Ravel and Scriabin seem more natural territory for HL Lim than Beethoven. Not forgetting Beethoven’s two sonatas Op. 27 ‘Quasi una Fantasia’, the very early 20th century works on this CD seem to offer more opportunities for the exercise of a fantastical sensibility. I would say that this is how it works out, that the two best items on the disc are Scriabin’s 5th sonata and Ravel’s La Valse, both works of towering difficulty with a decidedly phantasmagorical air about them.
At the first performance of the Valses nobles et sentimentales, the audience was asked to guess the identity of the composer. Many guesses were wrong; even now, hearing certain bars might lead one in the direction of Berg or Kodály. Ravel himself described the work as “the delicious and ageless pleasure of a useless occupation” though we should not be misled by such self-deprecation. There is so much music here, whether taken at face value or as a sort of ‘meta-waltz’, commentary on the form. HJ Lim plays around with the score more than other pianists, Alexandre Tharaud, Jean-Philippe Collard and Sigurd Slåttebrekk in their complete collections, for example – and perhaps more than the composer himself would have liked – but I find her interpretation essentially very musical. The second valse is indeed sentimental, the third dances delightfully and she probes deeply as the set progresses, taking a slow — too slow for some? — and considered approach to the final Épilogue, a piece as serious as anything Ravel ever wrote.

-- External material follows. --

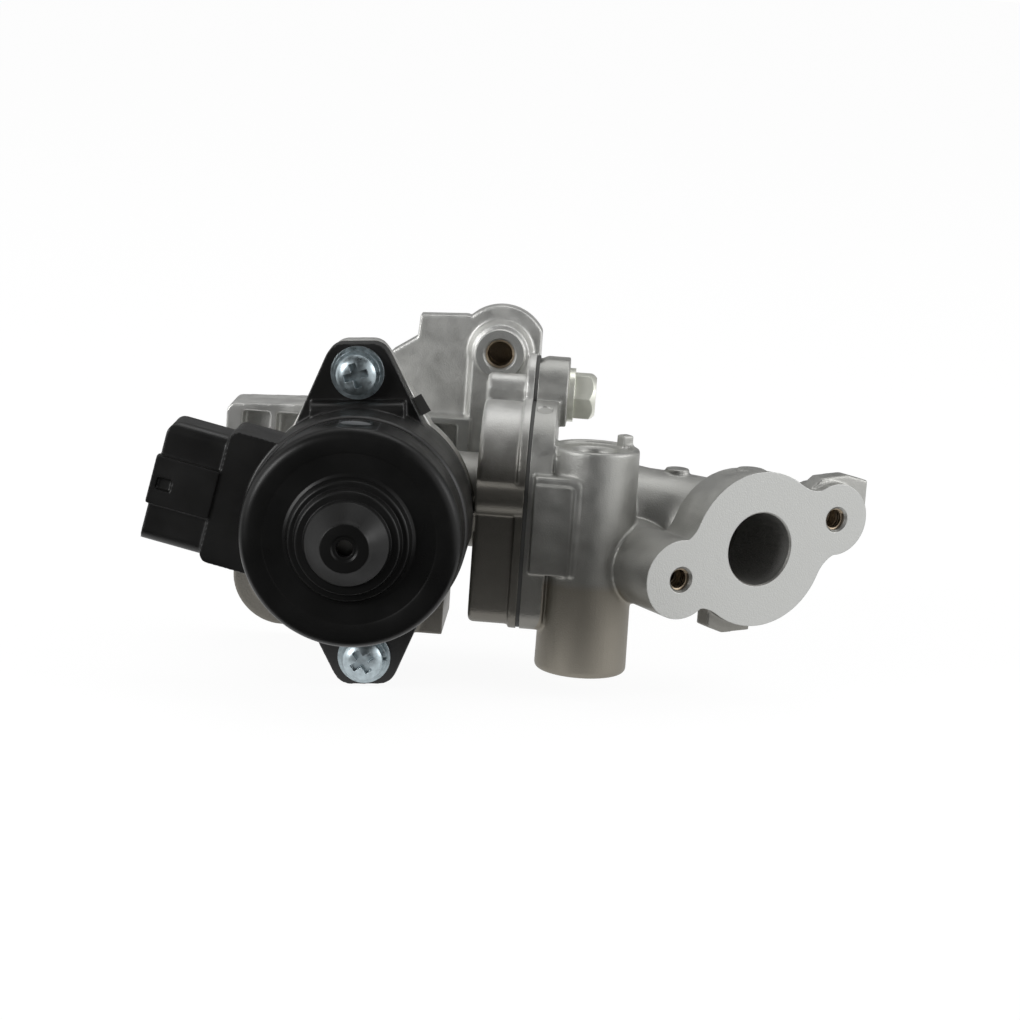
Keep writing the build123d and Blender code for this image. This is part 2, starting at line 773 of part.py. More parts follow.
def terminal_box(column, row):
    """One flat terminal, from inside the block to inside the shell."""
    floor_x = shell_mouth + shell_room
    middle_z = sum(shell_z) / 2
    middle_depth = sum(shell_depth) / 2
    z = middle_z + (column - (pin_columns - 1) / 2) * pin_pitch
    depth = middle_depth + (row - (pin_rows - 1) / 2) * pin_row_gap
    shape = rectangle((floor_x - pin_len + pin_root, floor_x + pin_root), (z - pin_w / 2, z + pin_w / 2))
    return plug_spin * slab(shape, depth - pin_t / 2, depth + pin_t / 2)


def motor_case():
    """Moulded case: screw ears, round body, bearing floor and connector in one piece."""
    case = slab(ear_outline(case_ear_r, case_core_r), case_back, ear_front)
    body = disc(case_r, case_back, case_front)
    body = fillet(body.edges().sort_by(Axis.Y)[0], case_edge)
    case += body
    case += ear_gusset(1) + ear_gusset(-1)
    case += plug_body()
    case -= disc(spring_room_r, case_back, case_floor[0])
    case -= disc(yoke_r, case_floor[1], case_front)
    case -= disc(yoke_r + cap_lip_wall, case_front - cap_lip, case_front)
    case -= disc(drive_screw_r + free_gap, *case_floor)
    case -= disc(bearing_r, case_floor[1] - bearing_w + yoke_sheet, case_floor[1])
    for point in screw_points:
        case -= disc(screw_r + free_gap + liner_wall, case_back, ear_front, point)
    for column in range(pin_columns):
        for row in range(pin_rows):
            case -= terminal_box(column, row)
    return case


def ear_liner(point):
    """Steel sleeve moulded into a screw ear, so that the screw cannot crush the plastic."""
    inner = screw_r + free_gap
    return ring(inner + liner_wall, inner, case_back, ear_front, point)


def plain_washer(point):
    return ring(washer_r, screw_r + free_gap, ear_front, ear_front + washer_t, point)


def lock_washer(point):
    """Split spring washer."""
    back = ear_front + washer_t
    front = back + lock_washer_t
    washer = ring(lock_washer_r, screw_r + free_gap, back, front, point)
    slot = rectangle((0, lock_washer_r * 2), (-lock_washer_slot / 2, lock_washer_slot / 2))
    return washer - slab(Pos(*point) * slot, back, front)


def motor_screw(point):
    """Pan head machine screw with a cross recess."""
    seat = ear_front + washer_t + lock_washer_t
    top = seat + screw_head_h
    head = disc(screw_head_r, seat, top, point)
    head = fillet(head.edges().sort_by(Axis.Y)[0], screw_head_edge)
    arm = Rectangle(cross_span, cross_w) + Rectangle(cross_w, cross_span)
    head -= slab(Pos(*point) * Rot(0, 0, 45) * arm, top - cross_deep, top)
    return head + disc(screw_r, flange_face - flange_t - screw_out, seat, point)


def motor_cap():
    """Deep-drawn cap with a stepped nose over the front bearing."""
    cap = disc(cap_r, case_front, cap_front)
    cap = fillet(cap.edges().sort_by(Axis.Y)[0], cap_edge)
    cap += disc(yoke_r + cap_lip_wall, case_front - cap_lip, case_front)
    back = cap_front
    for radius, front in nose_steps:
        cap += disc(radius, back, front)
        back = front
    foot, tip = nose_cone
    cap += turned((0, back), (foot[0], back), foot, tip, nose_disc, (0, nose_disc[1]))
    cap -= disc(yoke_r, case_front - cap_lip, cap_front - cap_front_wall)
    cap -= disc(bearing_r, cap_front - cap_front_wall, rotor_front + bearing_w)
    cap -= disc(nose_bore_r, rotor_front, nose_bore_front)
    return cap - disc(nose_hole_r, nose_bore_front, nose_disc[1])


def yoke(back, front):
    """Pressed steel half of the stator: a ring channel, open inwards, that holds one coil."""
    bore = magnet_r + air_gap
    channel = ring(yoke_r, bore, back, front)
    return channel - ring(yoke_r - yoke_sheet, bore, back + yoke_sheet, front - yoke_sheet)


def coil(back, front):
    """Winding that fills one yoke."""
    bore = magnet_r + air_gap
    return ring(yoke_r - yoke_sheet, bore, back + yoke_sheet, front - yoke_sheet)


def bearing(back):
    return ring(bearing_r, journal_r + run_gap, back, back + bearing_w)


def rotor_nut():
    """Threaded rotor core with a journal at each end."""
    return turned(
        (drive_screw_r + run_gap, rotor_back - bearing_w),
        (journal_r, rotor_back - bearing_w),
        (journal_r, rotor_back),
        (nut_r, rotor_back),
        (nut_r, rotor_front),
        (journal_r, rotor_front),
        (journal_r, rotor_front + bearing_w - journal_short),
        (drive_screw_r + run_gap, rotor_front + bearing_w - journal_short),
    )


def rotor_magnet():
    return ring(magnet_r, nut_r, rotor_back + magnet_margin, rotor_front - magnet_margin)


def flatted(radius):
    """A round section with two flats, which stop the drive screw from turning."""
    return Circle(radius) & Rectangle(2 * radius, 2 * radius - (2 * drive_screw_r - drive_screw_flats))


def drive_screw():
    """Screw that the rotor drives along the axis: flatted at the back, threaded in front."""
    back = stem_front + shut_gap
    flat_front = back + drive_screw_flat_len
    screw = slab(flatted(drive_screw_r), back, flat_front)
    return screw + disc(drive_screw_r, flat_front, back + drive_screw_len)


def screw_guide():
    """Plate at the bottom of the spring room, whose flatted hole holds the drive screw."""
    plate = Circle(spring_room_r) - flatted(drive_screw_r + run_gap)
    return slab(plate, case_floor[0] - guide_t, case_floor[0])


# ================================================================== moving valve
def valve_stem():
    """Stem with a spigot at each end: the back one is riveted over the poppet."""
    poppet_front = seat_back + seat_bevel
    return turned(
        (0, poppet_back - rivet_h),
        (rivet_r, poppet_back - rivet_h),
        (rivet_r, poppet_back),
        (stem_spigot_r, poppet_back),
        (stem_spigot_r, poppet_front),
        (stem_r, poppet_front),
        (stem_r, keeper_back),
        (stem_spigot_r, keeper_back),
        (stem_spigot_r, stem_front),
        (0, stem_front),
    )


def valve_poppet():
    """Poppet disc, its cone parallel to the seat bevel."""
    face_sum = seat_bore_r + seat_bevel + seat_back - shut_gap * 2 ** 0.5
    front = seat_back + seat_bevel
    return turned(
        (stem_spigot_r, poppet_back),
        (poppet_r, poppet_back),
        (poppet_r, face_sum - poppet_r),
        (face_sum - front, front),
        (stem_spigot_r, front),
    )


def spring_keeper():
    """Dished washer that carries the spring on the stem."""
    hub_front = keeper_back + keeper_t + keeper_hub_t
    keeper = ring(keeper_r, stem_spigot_r, keeper_back, keeper_back + keeper_t)
    return keeper + ring(keeper_hub_r, stem_spigot_r, keeper_back, hub_front)


def keeper_clip():
    back = keeper_back + keeper_t + keeper_hub_t
    return ring(clip_r, stem_spigot_r, back, back + clip_t)


def return_spring():
    """Coil spring between the housing floor and the keeper."""
    back = spring_floor + spring_play + wire_r
    height = keeper_back - spring_play - wire_r - back
    path = Helix(height / coil_turns, height, coil_r)
    wire = sweep(Plane(origin=path @ 0, z_dir=path % 0) * Circle(wire_r), path=path, is_frenet=True)
    return Pos(0, -back, 0) * Rot(90, 0, 0) * wire


# ================================================================== assembly
def turned_with_motor(parts):
    return {name: motor_spin * part for name, part in parts.items()}


def valve_parts():
    return {
        "valve_stem": valve_stem(),
        "valve_poppet": valve_poppet(),
        "spring_keeper": spring_keeper(),
        "keeper_clip": keeper_clip(),
        "return_spring": return_spring(),
    }


def casting_parts():
    return {
        "valve_housing": valve_housing(),
        "valve_seat": valve_seat(),
        "guide_bush": guide_bush(),
        "stem_seal": stem_seal(),
        "joint_gasket": joint_gasket(),
        "joint_housing": joint_housing(),
        "dowel_pin": dowel_pin(),
        "joint_bolt_upper": joint_bolt(joint_ear),
        "joint_bolt_lower": joint_bolt(joint_heel),
    }


def motor_parts():
    yoke_middle = (yoke_back + yoke_front) / 2
    parts = {
        "motor_seal": motor_seal(),
        "motor_case": motor_case(),
        "motor_cap": motor_cap(),
        "yoke_back": yoke(yoke_back, yoke_middle),
        "yoke_front": yoke(yoke_middle, yoke_front),
        "coil_back": coil(yoke_back, yoke_middle),
        "coil_front": coil(yoke_middle, yoke_front),
        "bearing_back": bearing(rotor_back - bearing_w - yoke_sheet),
        "bearing_front": bearing(rotor_front),
        "rotor_nut": rotor_nut(),
        "rotor_magnet": rotor_magnet(),
        "drive_screw": drive_screw(),
        "screw_guide": screw_guide(),
    }
    for place, point in zip(("upper", "lower"), screw_points):
        parts[f"ear_liner_{place}"] = ear_liner(point)
        parts[f"plain_washer_{place}"] = plain_washer(point)
        parts[f"lock_washer_{place}"] = lock_washer(point)
        parts[f"motor_screw_{place}"] = motor_screw(point)
    for column in range(pin_columns):
        for row in range(pin_rows):
            parts[f"terminal_{column + 1}{row + 1}"] = terminal_box(column, row)
    return turned_with_motor(parts)


for name, part in {**casting_parts(), **valve_parts(), **motor_parts()}.items():
    part.label = name
    export_step(part, f"parts/{name}.step")
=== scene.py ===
# %% [markdown]
# # Dressing an exhaust gas recirculation valve
#
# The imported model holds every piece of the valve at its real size, in metres: +Y leaves the engine
# face, the motor sits at -Y, and +Z runs up the bolt sleeve. This lesson gives those pieces the
# look of die-cast aluminium, moulded plastic and plated steel, and adds what a CAD model leaves
# out: soft casting edges, threads, recesses and marks. The first cell loads the frame.

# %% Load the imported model
import json
import bmesh
import bpy
from math import cos, pi, radians, sin, tan
from mathutils import Matrix, Vector


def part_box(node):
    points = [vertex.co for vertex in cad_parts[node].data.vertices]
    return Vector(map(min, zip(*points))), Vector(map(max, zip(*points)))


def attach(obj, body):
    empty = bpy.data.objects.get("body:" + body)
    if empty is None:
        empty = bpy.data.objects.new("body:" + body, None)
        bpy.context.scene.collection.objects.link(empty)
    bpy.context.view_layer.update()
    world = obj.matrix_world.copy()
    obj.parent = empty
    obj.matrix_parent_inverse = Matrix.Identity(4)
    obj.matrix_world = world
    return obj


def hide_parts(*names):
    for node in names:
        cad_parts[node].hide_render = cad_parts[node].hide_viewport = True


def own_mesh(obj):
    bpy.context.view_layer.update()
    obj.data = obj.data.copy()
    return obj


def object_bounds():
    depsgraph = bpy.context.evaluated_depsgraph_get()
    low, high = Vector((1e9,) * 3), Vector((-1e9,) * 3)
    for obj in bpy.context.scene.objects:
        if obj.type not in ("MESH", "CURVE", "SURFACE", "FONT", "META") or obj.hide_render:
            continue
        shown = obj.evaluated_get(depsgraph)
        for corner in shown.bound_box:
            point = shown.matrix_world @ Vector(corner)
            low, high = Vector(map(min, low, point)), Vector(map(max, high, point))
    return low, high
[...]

That this may not be the only version you want to have also goes for the Sonatine which is more ‘classically’ played by Tharaud, Thibaudet, Collard, and others. I prefer Alessandra Ammara’s gentler and statelier treatment – at a much slower tempo – of the minuet in her justly esteemed Ravel recital, though HJ Lim’s forthright approach in the third movement comes closer to Ravel’s requirement for it to be played “without prudence or mercy”.

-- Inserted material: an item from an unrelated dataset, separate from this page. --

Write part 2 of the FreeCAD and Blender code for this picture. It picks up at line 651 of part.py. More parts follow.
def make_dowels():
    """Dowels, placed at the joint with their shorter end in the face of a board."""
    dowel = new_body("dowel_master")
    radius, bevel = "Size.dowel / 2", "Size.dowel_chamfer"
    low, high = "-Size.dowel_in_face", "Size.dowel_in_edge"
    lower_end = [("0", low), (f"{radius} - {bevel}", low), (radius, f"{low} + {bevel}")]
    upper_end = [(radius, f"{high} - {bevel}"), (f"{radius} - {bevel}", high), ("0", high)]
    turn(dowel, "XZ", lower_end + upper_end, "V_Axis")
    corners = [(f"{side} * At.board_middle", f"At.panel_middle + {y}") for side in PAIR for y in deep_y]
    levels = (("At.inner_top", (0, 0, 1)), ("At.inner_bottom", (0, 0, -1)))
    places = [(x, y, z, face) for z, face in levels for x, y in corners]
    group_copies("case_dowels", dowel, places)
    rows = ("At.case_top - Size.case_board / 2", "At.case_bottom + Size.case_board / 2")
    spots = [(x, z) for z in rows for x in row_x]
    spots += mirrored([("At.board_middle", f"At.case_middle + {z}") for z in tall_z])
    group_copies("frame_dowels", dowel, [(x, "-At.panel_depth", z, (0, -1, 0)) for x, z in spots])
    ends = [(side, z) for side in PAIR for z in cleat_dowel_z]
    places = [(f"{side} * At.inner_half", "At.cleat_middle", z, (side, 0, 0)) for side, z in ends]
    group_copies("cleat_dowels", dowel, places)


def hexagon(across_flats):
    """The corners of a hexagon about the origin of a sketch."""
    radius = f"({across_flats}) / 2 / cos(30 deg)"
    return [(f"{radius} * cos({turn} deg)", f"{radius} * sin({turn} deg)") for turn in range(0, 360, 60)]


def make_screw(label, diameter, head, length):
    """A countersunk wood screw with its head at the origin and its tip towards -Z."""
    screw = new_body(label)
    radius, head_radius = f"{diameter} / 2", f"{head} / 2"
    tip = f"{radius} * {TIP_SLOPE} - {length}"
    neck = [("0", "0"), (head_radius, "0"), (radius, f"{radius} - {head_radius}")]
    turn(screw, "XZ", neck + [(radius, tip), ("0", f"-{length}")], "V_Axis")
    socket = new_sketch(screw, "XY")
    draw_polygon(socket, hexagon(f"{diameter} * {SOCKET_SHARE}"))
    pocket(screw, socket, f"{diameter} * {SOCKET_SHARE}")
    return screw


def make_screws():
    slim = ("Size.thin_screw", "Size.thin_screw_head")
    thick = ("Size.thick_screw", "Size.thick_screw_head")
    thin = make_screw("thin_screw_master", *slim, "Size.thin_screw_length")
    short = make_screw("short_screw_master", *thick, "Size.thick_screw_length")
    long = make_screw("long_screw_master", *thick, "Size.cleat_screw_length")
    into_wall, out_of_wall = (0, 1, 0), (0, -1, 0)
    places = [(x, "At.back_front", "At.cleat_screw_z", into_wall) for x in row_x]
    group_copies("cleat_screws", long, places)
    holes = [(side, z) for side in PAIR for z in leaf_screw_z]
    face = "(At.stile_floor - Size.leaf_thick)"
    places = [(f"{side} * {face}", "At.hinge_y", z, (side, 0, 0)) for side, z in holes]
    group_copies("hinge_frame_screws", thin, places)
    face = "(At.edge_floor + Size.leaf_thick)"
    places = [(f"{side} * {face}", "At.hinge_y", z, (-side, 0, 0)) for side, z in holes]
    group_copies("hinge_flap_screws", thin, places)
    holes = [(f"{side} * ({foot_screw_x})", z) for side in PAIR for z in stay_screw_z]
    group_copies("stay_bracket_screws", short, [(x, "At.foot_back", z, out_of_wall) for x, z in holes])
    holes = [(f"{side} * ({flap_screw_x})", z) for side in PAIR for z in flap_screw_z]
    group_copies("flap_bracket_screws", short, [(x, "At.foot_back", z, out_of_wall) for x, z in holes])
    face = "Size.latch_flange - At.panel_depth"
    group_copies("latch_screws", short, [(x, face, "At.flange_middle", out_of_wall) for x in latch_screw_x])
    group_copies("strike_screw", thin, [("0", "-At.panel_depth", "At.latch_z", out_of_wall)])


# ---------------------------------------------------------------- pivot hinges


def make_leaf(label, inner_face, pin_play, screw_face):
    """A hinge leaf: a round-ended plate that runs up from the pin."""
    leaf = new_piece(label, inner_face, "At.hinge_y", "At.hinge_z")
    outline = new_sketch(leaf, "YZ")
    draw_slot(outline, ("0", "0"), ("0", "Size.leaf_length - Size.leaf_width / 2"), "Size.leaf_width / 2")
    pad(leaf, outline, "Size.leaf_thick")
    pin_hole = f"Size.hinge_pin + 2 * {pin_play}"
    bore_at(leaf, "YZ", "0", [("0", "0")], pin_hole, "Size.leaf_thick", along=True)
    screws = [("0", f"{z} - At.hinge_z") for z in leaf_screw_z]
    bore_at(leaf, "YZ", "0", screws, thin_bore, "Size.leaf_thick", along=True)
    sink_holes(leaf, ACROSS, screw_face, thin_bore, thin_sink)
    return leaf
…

The outstanding Ravel performance on the disc is that of La Valse where HJ Lim has the technique required to clarify the complicated textures of what might have once been called a ‘piano reduction’, though that seems an inapposite term for a work so teeming with notes. The arrangement gives a far different, less dance-like, effect from the orchestral version and, indeed, from the two-piano transcription which seems even scarier to me, at least in the hands of the recent recording by Martha Argerich and Gabrieli Baldocci. HJ Lim brings a febrile intensity to the score.
As regards the Scriabin performances on this disc, though none of HJ Lim’s accounts tops the list individually, as a whole they do not disappoint. The most impressive Scriabin 5 performance of recent times seems to me to be that of Yevgeny Sudbin, combining overwhelming power with subtle delicacy. Even with her steely brilliance in the chordal passages, HJ Lim does not quite approach that level but her approach convinces nevertheless. Mikhail Pletnev brings more languor to the first movement of the 4th sonata as does Yuki Matzusawa but HJ Lim’s Prestissimo Volante is suitably agitato.
Sudbin has described the Waltz Op. 38 as “stylish, elegant, sensual and sophisticated”, and his performance is just that. HJ Lim’s is perhaps a little too capricious and does not have the same elegance. At the opposite pole, Maria Lettberg offers a slightly slower and dreamier alternative in her complete Scriabin edition.
Although HJ Lim’s account of the Poème Op 32 No. 1 is among the faster on record, the overall impression is of an erotic languor. I prefer her yielding approach to that of the more strait-laced Lettberg who tends to play through the opportunities. My favourite performance is that of Yuja Wang on her ‘Fantasia’ disc; she achieves a highly perfumed effect without pulling the piece about, though I confess to a soft spot for Anatol Ugorski’s gentle rubato on his ‘Short Stories’ album.
Taken as a whole then, this record offers a representative profile of this distinctive pianist. While one might not always agree with her sometimes off-beat approach, she does show how these two composers are more similar than one might think. Along the way she gives performances which, unlike others as idiosyncratic, bear repeated listening.